_Exercise directions_
In the listing that follows, locate the line containing "in imported if" and the line containing "bpy.data.objects.remove(obj)". Retype exactly those two lines and every line between them, and nothing more.
** Start of Source material **
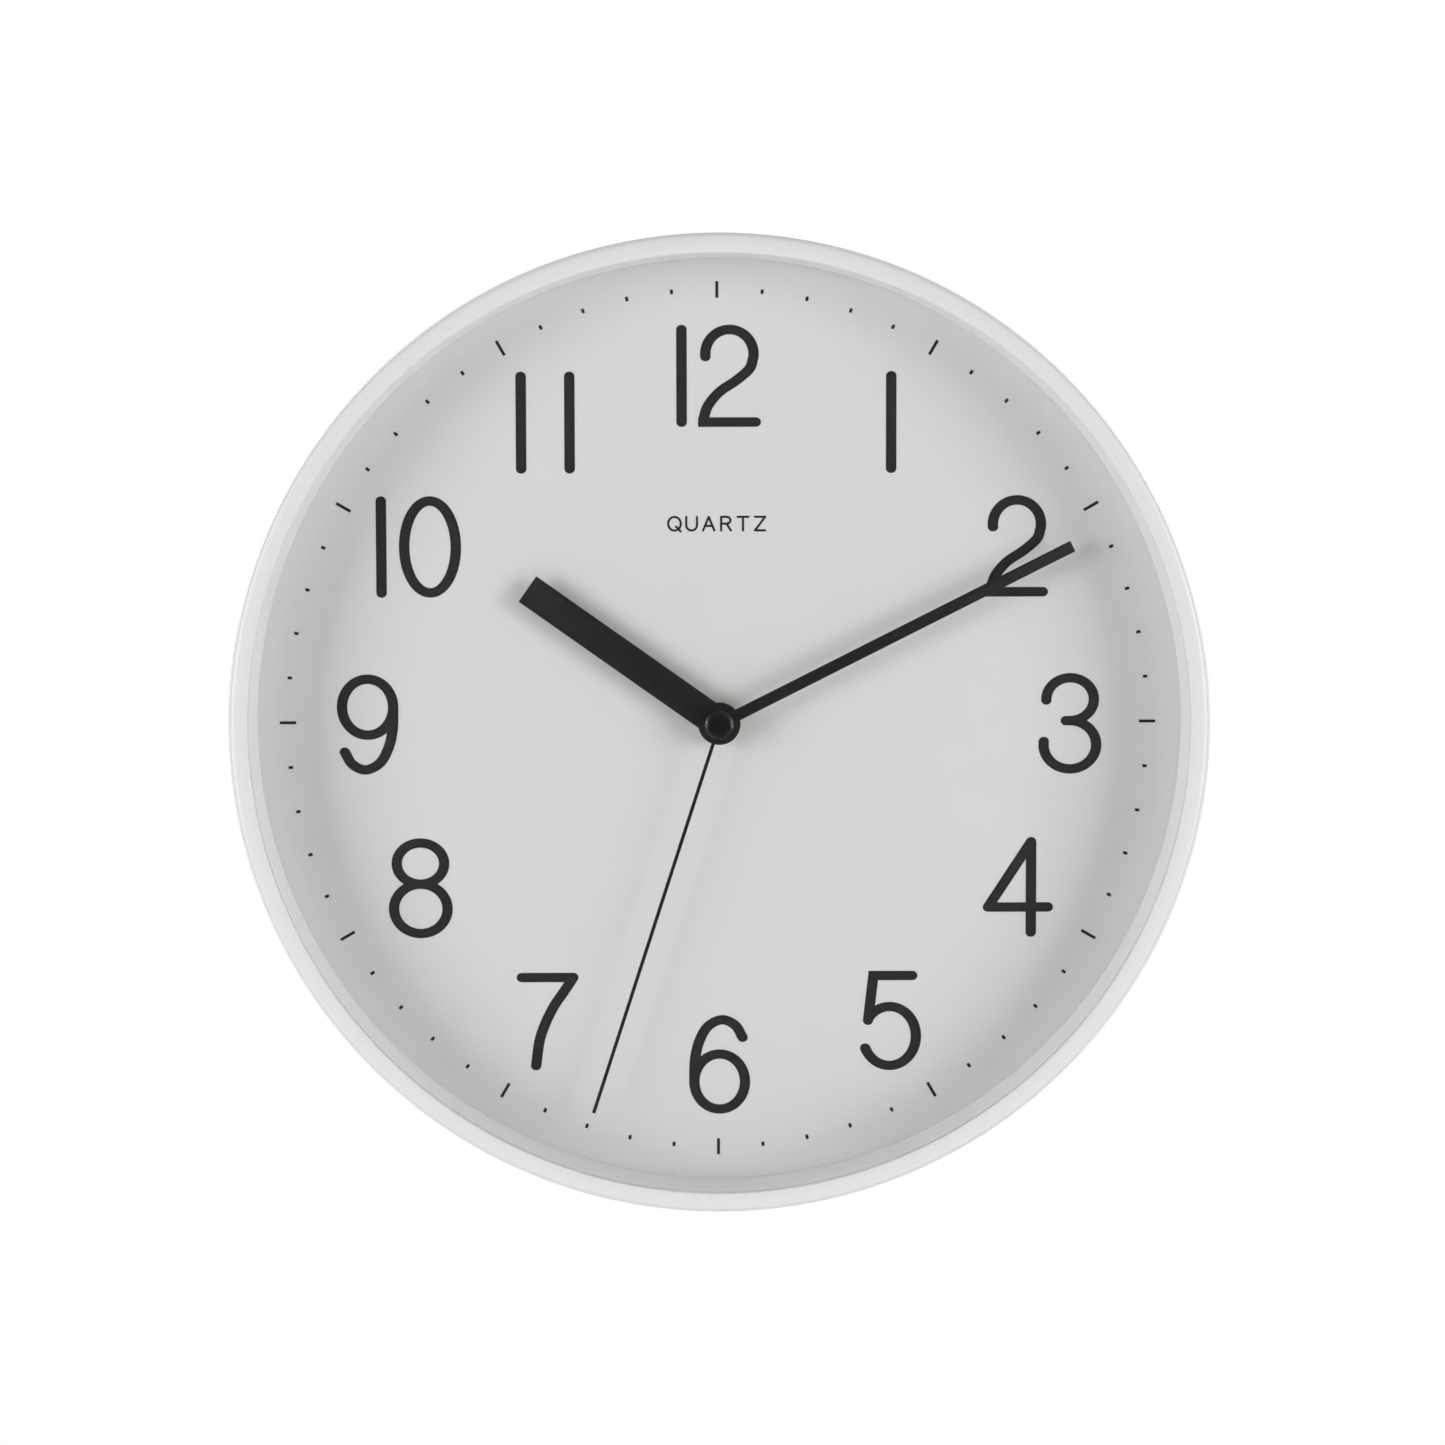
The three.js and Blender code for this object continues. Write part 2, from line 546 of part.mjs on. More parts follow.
function addMotorAndBoard() {
  const statorBack = 6.2;
  const statorFront = 7;
  const coilY = 22;
  const coilZ = (statorBack + statorFront) / 2;
  const coilLeft = ROTOR_AT.x - 7;
  const coilRight = ROTOR_AT.x + 7;
  const arm = 3;
  const collar = 5;
  const stator = cut(
    join(
      rod(collar, statorBack, statorFront, ROTOR_AT.x, ROTOR_AT.y, 24),
      block(coilLeft - arm, coilRight + arm, ROTOR_AT.y - 2, ROTOR_AT.y + 2, statorBack, statorFront),
      block(coilLeft - arm, coilLeft - 0.3, ROTOR_AT.y - 2, coilY + 2, statorBack, statorFront),
      block(coilRight + 0.3, coilRight + arm, ROTOR_AT.y - 2, coilY + 2, statorBack, statorFront),
    ),
    rod(3, 0, CASE_DEPTH, ROTOR_AT.x, ROTOR_AT.y, 24),
  );
  addPart("stator", stator, STEEL);

  // a rod that lies along X between two places
  const lying = (radius, left, right, y, z, segments) => {
    const geometry = new THREE.CylinderGeometry(radius, radius, right - left, segments);
    return solid(geometry.rotateZ(Math.PI / 2).translate((left + right) / 2, y, z));
  };
  const flange = 0.7;
  const core = 1.1;
  const bobbin = join(
    lying(core, coilLeft, coilRight, coilY, coilZ, 12),
    lying(2.9, coilLeft, coilLeft + flange, coilY, coilZ, 20),
    lying(2.9, coilRight - flange, coilRight, coilY, coilZ, 20),
  );
  addPart("coil_bobbin", bobbin, GEAR_WHITE);
  const windingLeft = coilLeft + flange + GAP;
  const windingRight = coilRight - flange - GAP;
  const winding = cut(
    lying(2.6, windingLeft, windingRight, coilY, coilZ, 20),
    lying(core + GAP, windingLeft - 1, windingRight + 1, coilY, coilZ, 12),
  );
  addPart("coil_winding", winding, COPPER);

  const board = { left: 1, right: 21.5, bottom: 16, top: 26.2, back: 3.9, front: 4.7 };
  addPart("circuit_board", block(board.left, board.right, board.bottom, board.top, board.back, board.front), BOARD_GREEN);
  const chipX = 7;
  const chipY = 21;
  const dome = turned([[0, 0], [2.4, 0], [2.1, 0.6], [1.2, 1], [0, 1.1]], 16);
  addPart("chip_cover", dome.translate([chipX, chipY, board.front + GAP]), CASE_BLACK);
  addPart("quartz_crystal", lying(1, 12, 18, 21, board.front + GAP + 1, 14), STEEL);
}

function addBattery() {
  const y = BAY_TOP - 0.3 - BATTERY.radius;
  const z = FRONT_WALL_BACK - GAP - BATTERY.radius;
  const left = -BATTERY.length / 2;
  const right = BATTERY.length / 2;
  const profile = [
    [0, left],
    [BATTERY.radius - 0.5, left],
    [BATTERY.radius, left + 0.5],
    [BATTERY.radius, right - 0.5],
    [BATTERY.radius - 0.5, right],
    [BATTERY.nubRadius, right],
    [BATTERY.nubRadius, right + BATTERY.nub],
    [0, right + BATTERY.nub],
  ].map(([r, x]) => new THREE.Vector2(r, x));
  const cell = new THREE.LatheGeometry(profile, 24).rotateZ(-Math.PI / 2);
  addPart("aa_battery", solid(cell.translate(-0.3, y, z)), CELL_BLUE);

  const strip = 0.4;
  const low = y - 4.5;
  const high = y + 4.5;
  const contactBack = z - 5;
  const contactFront = z + 5;
  const plusLeft = INSIDE - GAP - strip;
  addPart("positive_contact", block(plusLeft, plusLeft + strip, low, high, contactBack, contactFront), STEEL);
  const springWide = 3.6;
  const springTall = 1.1;
  const minusRight = -INSIDE + GAP + strip;
  const cone = new THREE.CylinderGeometry(1.8, springWide, springTall, 16).rotateZ(-Math.PI / 2);
  const spring = solid(cone.translate(minusRight + springTall / 2 - 0.05, y, z));
  const minus = block(-INSIDE + GAP, minusRight, low, high, contactBack, contactFront);
  addPart("negative_contact", join(minus, spring), STEEL);
}

function addFastening() {
  const nutFlats = 5.5;
  const nutBack = DIAL_FRONT + 0.4;
  const hex = rod(nutFlats / Math.cos(Math.PI / 6), nutBack, nutBack + 1.8, 0, 0, 6);
  addPart("centre_nut", cut(hex, rod(BUSH.outer + 0.2, 0, CASE_DEPTH, 0, 0, 24)), BRASS);
  addPart("dial_washer", ring(BUSH.outer + 0.2, 6.2, DIAL_FRONT + GAP, nutBack - GAP, 24), BRASS);
  addPart("rubber_washer", ring(BUSH.outer + 0.2, 8.5, MOVEMENT_FRONT + GAP, PLATE_BACK - GAP, 24), RUBBER_BLACK);
}

// ---- Hands ----

// A straight hand that points to 12, with a round boss on the axis, then turned to its time.
function handBody({ length, width, thickness, back, boss }, hole, bossSegments) {
  const bar = block(-width / 2, width / 2, 0, length, back, back + thickness);
  const disc = rod(boss, back, back + thickness, 0, 0, bossSegments);
  return cut(join(bar, disc), rod(hole, 0, CASE_DEPTH, 0, 0, 16));
}

function turnedTo(body, degreesClockwise) {
  return body.rotate([0, 0, -degreesClockwise]);
}

const MINUTES = MINUTE + SECOND / 60;
const HOUR_ANGLE = (HOUR + MINUTES / 60) * 30;
const MINUTE_ANGLE = MINUTES * 6;
const SECOND_ANGLE = SECOND * 6;

function addHands() {
  const hourHole = HOUR_TUBE.outer + GAP;
  const hourCollet = ring(hourHole, 3.9, BUSH.top + 0.3, HOUR_HAND.back + 0.1, 24);
  const hour = join(handBody(HOUR_HAND, hourHole, 32), hourCollet);
  addPart("hour_hand", turnedTo(hour, HOUR_ANGLE), HAND_BLACK);

  const minuteHole = CANNON_TUBE.outer + GAP;
  const minuteCollet = ring(minuteHole, 2.6, HOUR_TUBE.top + 0.2, MINUTE_HAND.back + 0.1, 24);
  const minute = join(handBody(MINUTE_HAND, minuteHole, 24), minuteCollet);
  addPart("minute_hand", turnedTo(minute, MINUTE_ANGLE), HAND_BLACK);

  const stem = 1.25;
  const second = handBody(SECOND_HAND, stem + GAP, 20);
  addPart("second_hand", turnedTo(second, SECOND_ANGLE), HAND_BLACK);
  const capBack = SECOND_HAND.back + SECOND_HAND.thickness + GAP;
  const capRound = 0.4;
  const bore = SECOND_ARBOR.outer + GAP;
  const cap = turned([
    [bore, CANNON_TUBE.top + 0.2],
    [stem, CANNON_TUBE.top + 0.2],
    [stem, capBack],
    [CAP_RADIUS, capBack],
    [CAP_RADIUS, CAP_TOP - capRound],
    [CAP_RADIUS - capRound, CAP_TOP],
    [0, CAP_TOP],
    [0, SECOND_ARBOR.top + 0.2],
    [bore, SECOND_ARBOR.top + 0.2],
  ], 24);
  addPart("second_hand_cap", cap, HAND_BLACK);
}

addRim();
addGlass();
addSpacer();
addDial();
addBackPlate();
addCaseScrews();
addTrain();
addSettingKnob();
addMovementCases();
addMotorAndBoard();
addBattery();
addFastening();
addHands();

const root = new THREE.Group();
root.name = "wall_clock";
root.add(clock);

export default root;
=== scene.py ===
"""Looks of a round white wall clock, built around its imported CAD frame.

Places are in the row frame: +X to the dial's 3, +Z to its 12, and the dial faces -Y. Shapes are worked
out in a flat drawing frame in millimetres, (x right, y up, z from the wall to the viewer), and turned
into the row frame in metres when they become meshes.
"""

import json
import logging
import math
from dataclasses import dataclass, field
from enum import Enum

import bpy
import numpy as np
from mathutils import Matrix, Vector


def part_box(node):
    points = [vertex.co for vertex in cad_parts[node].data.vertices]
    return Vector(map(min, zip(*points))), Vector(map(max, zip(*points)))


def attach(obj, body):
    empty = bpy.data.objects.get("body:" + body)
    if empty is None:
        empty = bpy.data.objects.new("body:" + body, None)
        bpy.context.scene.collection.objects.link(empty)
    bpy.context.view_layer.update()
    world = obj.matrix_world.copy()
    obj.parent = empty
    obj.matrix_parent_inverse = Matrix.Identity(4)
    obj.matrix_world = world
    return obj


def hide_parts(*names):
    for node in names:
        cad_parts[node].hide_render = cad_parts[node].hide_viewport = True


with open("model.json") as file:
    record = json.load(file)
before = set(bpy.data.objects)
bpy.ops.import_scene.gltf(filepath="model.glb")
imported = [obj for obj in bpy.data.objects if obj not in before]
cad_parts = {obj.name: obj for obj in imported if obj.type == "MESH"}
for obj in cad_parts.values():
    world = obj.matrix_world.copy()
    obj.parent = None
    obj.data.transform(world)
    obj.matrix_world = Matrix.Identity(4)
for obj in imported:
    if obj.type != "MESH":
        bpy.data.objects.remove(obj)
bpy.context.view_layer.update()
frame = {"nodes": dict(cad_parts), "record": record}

LOG = logging.getLogger("wall_clock")
MM = 0.001
TAU = 2.0 * math.pi

Array = np.ndarray
Colour = tuple[float, float, float]


# ---- Measures read from the frame ----


@dataclass(frozen=True)
class NodeBox:
    """The extent of one CAD node in the drawing frame, in millimetres."""

    left: float
    right: float
    low: float
    high: float
    back: float
    front: float

    @classmethod
    def of(cls, node: str) -> "NodeBox":
        """Reads a node's box.

        Args:
            node: the CAD node's name.

        Returns:
            Its extent, with back and front measured from the wall plane.
        """
        lowest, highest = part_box(node)
        return cls(
            lowest[0] / MM, highest[0] / MM,
            lowest[2] / MM, highest[2] / MM,
            -highest[1] / MM, -lowest[1] / MM,
        )

    @property
    def radius(self) -> float:
        """Half the width, which is the radius of a round node."""
        return (self.right - self.left) / 2


# ---- Meshes ----


def to_row_frame(points: Array) -> Array:
    """Turns drawing-frame points into row-frame points: (x, y, z) becomes (x, -z, y), in metres.

    Args:
        points: an array whose last axis holds x, y and z in millimetres.

    Returns:
        The same array in metres in the row frame.
    """
    return np.stack([points[..., 0], -points[..., 2], points[..., 1]], axis=-1) * MM


def grid_quads(rows: int, columns: int, wrap_rows: bool, wrap_columns: bool) -> Array:
    """Joins neighbours of a grid of points, numbered row by row, into quads.

    Args:
        rows: how many rows of points there are.
        columns: how many points each row has.
        wrap_rows: whether the last row joins the first.
        wrap_columns: whether each row's last point joins its first.

    Returns:
        An array of point numbers, four for each quad.
    """
    r = np.arange(rows if wrap_rows else rows - 1)[:, None]
    c = np.arange(columns if wrap_columns else columns - 1)[None, :]
    below, beside = (r + 1) % rows, (c + 1) % columns
    quads = np.stack(
        [r * columns + c, r * columns + beside, below * columns + beside, below * columns + c], axis=-1
    )
    return quads.reshape(-1, 4)


def signed_volume(points: Array, faces: list[list[int]]) -> float:
    """Six times the volume inside a closed mesh, from a fan of each face: the sum of a . (b x c).

    Args:
        points: its points, one row each.
        faces: its faces, as lists of point numbers.

    Returns:
        The sum, which is negative where the faces point inwards.
    """
    total = 0.0
    by_size: dict[int, list[list[int]]] = {}
    for face in faces:
        by_size.setdefault(len(face), []).append(face)
    for size, group in by_size.items():
        corner = points[np.array(group)]
        for i in range(1, size - 1):
            cross = np.cross(corner[:, i], corner[:, i + 1])
            total += float((corner[:, 0] * cross).sum())
    return total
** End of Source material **
_Written solution_
cad_parts = {obj.name: obj for obj in imported if obj.type == "MESH"}
for obj in cad_parts.values():
    world = obj.matrix_world.copy()
    obj.parent = None
    obj.data.transform(world)
    obj.matrix_world = Matrix.Identity(4)
for obj in imported:
    if obj.type != "MESH":
        bpy.data.objects.remove(obj)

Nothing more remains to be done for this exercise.